Here is a tune by Bishop, called Looking for the Right One see what you think:

After initially rejecting him, I caught myself humming the tunes one day. So I played it more  and more and though I wasn't telling anyone at this stage, gradually I collected every record he had ever released. When Phil Collins started to sell his solo records, I was initially disdainful, and then realised that there was much of Stephen Bishop in what he was doing. He even appeared on later Bishop albums, from which the following is taken:

Stephen Bishop, Parked Cars Furthermore, later once I had overcome that barrier of pride and could acknowledge that I liked it, I found myself buying and listening to others, Burt Bacharach and Herb Alpert are two examples given here below.

So what is the place in a culture of beauty for such music. In the context of pop music it is musically sophisticated and created skillfully to appeal to have an immediate impact on a broad range of people with little effort on the part of the listener...hence the name. It is melodic, well crafted and well performed and I can't help liking it.

I still play it and sing along when I'm on my own in the car. But is it bad for me? Has Stephen Bishop beguiled me and corrupted my sensibilities? Is it detrimental to the soul? Am I, to quote the title of a song by Australian rock band AC/DC, on a 'highway to hell' as I sit behind the steering wheel of my Toyota Corolla singing along to what my ishuffle feeds the audio system?

I suggest that musically, while not the most complex or profound and even at its best it is unlikely ever to cause a dramatic conversion to the Faith. This is a genre that is not intrinsically bad. Having said that, if this was the sum total of my listening, then it might be problematic, but having an occasional sing-along in the car is fun every now and again. The light-hearted and romantic have their place provided that they sit happily within a broad range of music. I have a feeling that this will horrify the every-went-downhill-after-Bach school of musical appreciation, but I don't think I can spend the whole time on just chant and polyphone, even though I would support the idea strongly that this is the highest form of music.

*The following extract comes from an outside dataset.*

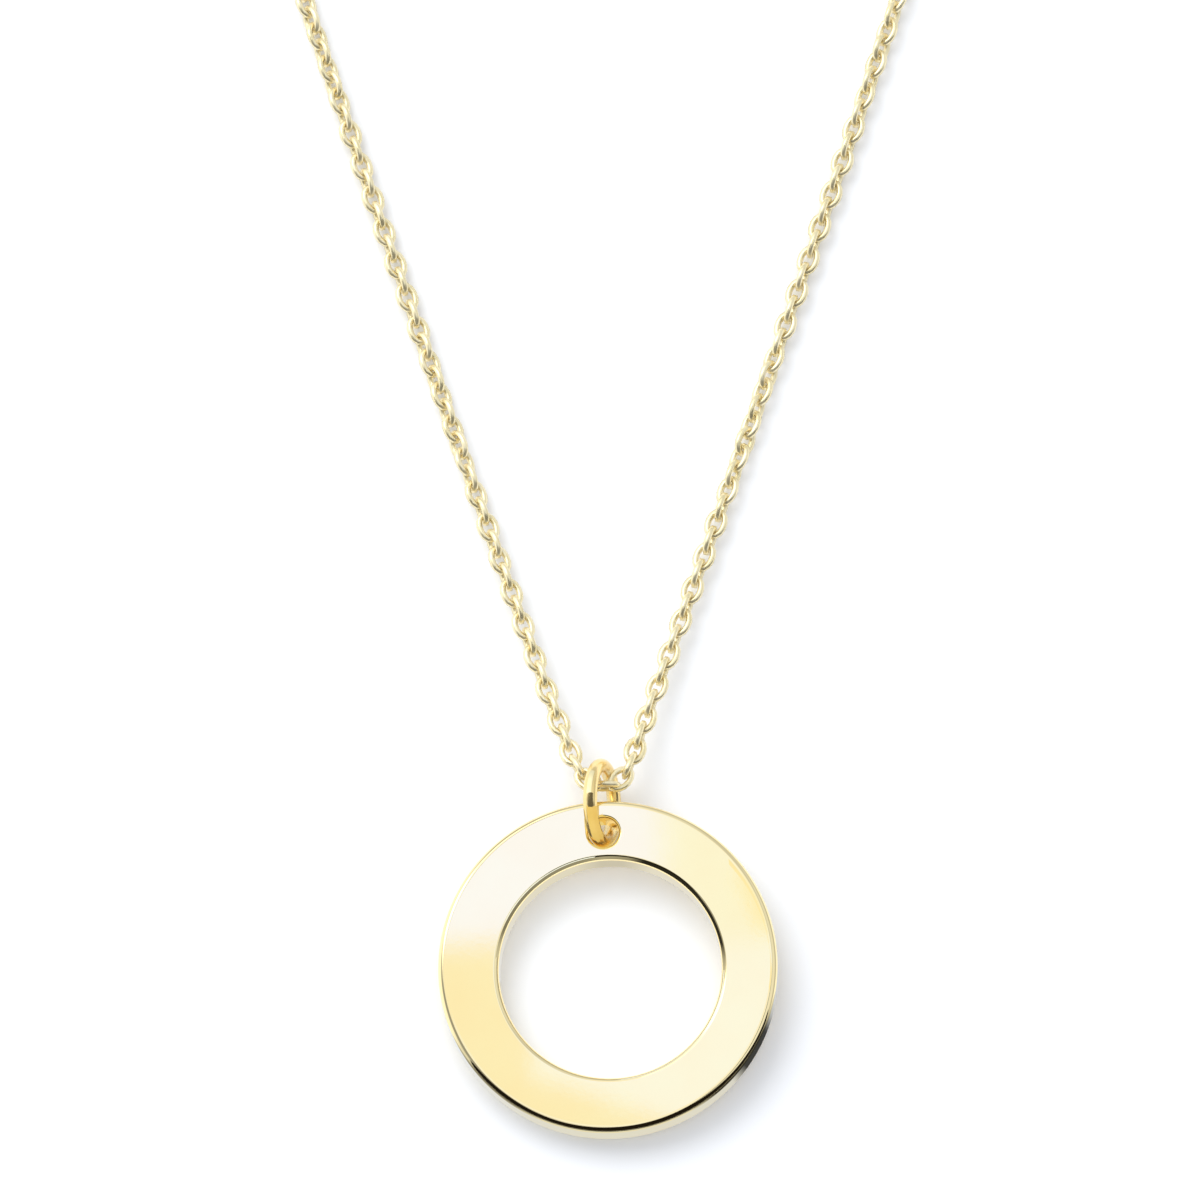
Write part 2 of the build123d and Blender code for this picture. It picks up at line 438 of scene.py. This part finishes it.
def washer_normals(points):
    """Outward directions at points on the washer about its own Z.

    A rim's direction leans out from the axis by how far the point is past the flat face's border, against
    how far it is above the wall's end. A flat face has the axis itself and a wall its own radius.
    """
    plan, height = points[:, :2], points[:, 2]
    from_bore = plan - np.array(BORE_SHIFT)
    from_hole = plan - np.array(DRILL_CENTRE)
    rim = np.linalg.norm(plan, axis=1)
    bore = np.linalg.norm(from_bore, axis=1)
    hole = np.linalg.norm(from_hole, axis=1)
    past_rim = np.maximum(rim - (WASHER_RADIUS - RIM_RADIUS), 0)
    past_bore = np.maximum(BORE_RADIUS + RIM_RADIUS - bore, 0)
    past_hole = np.maximum(DRILL_RADIUS + DRILL_RIM_RADIUS - hole, 0)
    radial = plan / rim[:, None] * past_rim[:, None] - from_bore / bore[:, None] * past_bore[:, None]
    radial -= from_hole / hole[:, None] * past_hole[:, None]
    rounding_radius = np.where(past_hole > SLIGHT, DRILL_RIM_RADIUS, RIM_RADIUS)
    above = np.maximum(np.abs(height) - (WASHER_HALF_THICKNESS - rounding_radius), 0) * np.sign(height)
    normals = np.column_stack([radial, above])
    return normals / np.linalg.norm(normals, axis=1)[:, None]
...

As with all popular forms of music, I think that the Christian must look at it and think about what makes it popular. At its root it must be something good. No matter how noble and accessible the music of the liturgy or serious classical music or whatever its High Culture equivalent of the time, there will always be a place, I suggest, in the mass culture for something that is less demanding. In the middle ages there was folk music and the romantic, sometimes more serious, chivalric poetry, the songs of the jongleurs and the troubadors. Some of this was high culture, but not all. If we don't create good easy listening, then bad easy listening will dominate

As for anything that is so enduringly popular, the question is not one of replacing something we deem to be less than perfect, but rather one of asking how we can add to it - modifying and improving, even enobling. Yes the superficial can be noble. It can be the form that stimulates gently the desire for the good and leads us to something greater. It may only be  skin deep, but the perfect body has perfect skin too!

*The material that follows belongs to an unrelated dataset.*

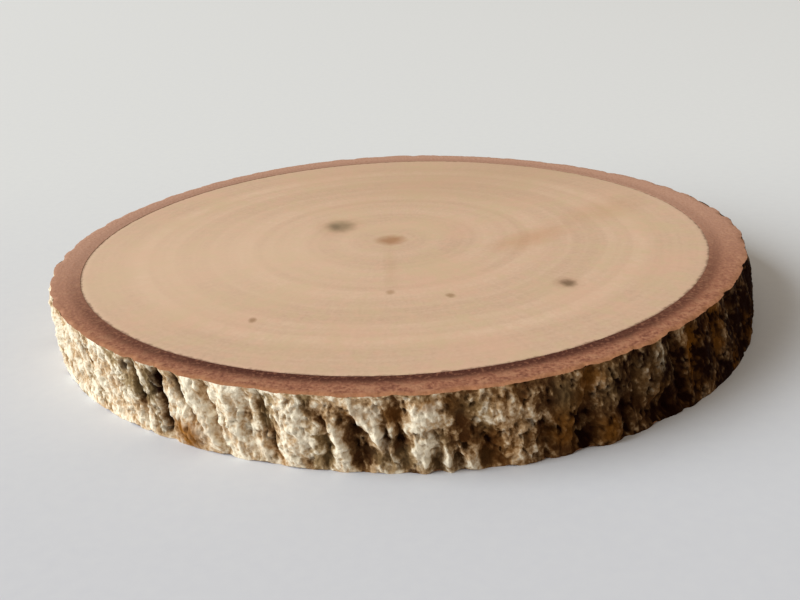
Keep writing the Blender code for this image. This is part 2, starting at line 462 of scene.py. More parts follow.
@dataclass(frozen=True)
class CoatRules:
    """How strongly each cause brings out or takes away a coat, and the levels between which it does.

    Furrow depths are in metres, and the crust by rise is for each mm that a place stands out.
    """

    wide_crust: float = 0.60
    fleck_crust: float = 0.55
    rise_crust: float = 0.50
    patch_crust: float = 0.8
    patch_bare: float = 0.9
    furrow_bare: float = 0.5
    bare_depths: Range = (0.1 * MM, 0.9 * MM)
    crust_limits: Range = (-0.5, 1.2)
    # The dark rules below paint shade into furrows, patches, hollows, gaps and the side away from the light
    furrow_dark: float = 0.30
    dark_depths: Range = (0.75 * MM, 1.60 * MM)
    patch_dark: float = 0.9
    painted_side_shade: float = 1.05
    wide_pale: float = 0.9
    painted_side_shade_limits: Range = (0.5, 1.25)
    trough_dark: float = 1.35
    crest_pale: float = 0.8
    hollow_dark: float = 0.50
    gap_dark: float = 0.40
    crust_pale: float = 0.65
    patch_amber: float = 0.8
    spread_amber: float = 0.2
    spread_levels: Range = (0.28, 0.55)
    # The damp amber is partly a warm tint of painted shade on the side away from the light
    damp_and_shade_amber: float = 0.6
    damp_and_shade_amber_levels: Range = (0.0, 0.45)
    least_damp_and_shade_amber: float = 0.12
    amber_pale: float = 0.3
    moss_strength: float = 0.8
    moss_levels: Range = (0.1, 0.4)
    crest_mean: float = 0.5
    lump_crest: float = 0.8
    ridge_crest: float = 0.35
    grain_crest: float = 0.9
    damp_flat: float = 0.5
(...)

The sentiments expressed in the words of our modern form are not always morally sound and I would prefer that it was better in this respect (this was true of the medieval counterparts also, I understand). The poetry of the lyrics could be improved but let this be a challenge to Christian song writers. Musically, the form should be considered too - does it open the door to higher musical forms or distract from them? I can envisage the day when a new Barry Manilow attracts adoring housewives and men who listen but won't admit it publicly (like me) to the world of Beauty, Truth and Goodness.

This creates another litmus text for the establishment of a true Christian culture. We aim for the time when even the elevator music is elevating.

Burt Bacharach, Dionne Warwick, Walk on By

Herb Alpert and his Tijuana Brass epitomises the Latin easy listening style for me. I was shocked to discover recently that he is ethnically Ukrainian, not Hispanic. In fact none of his band were hispanic.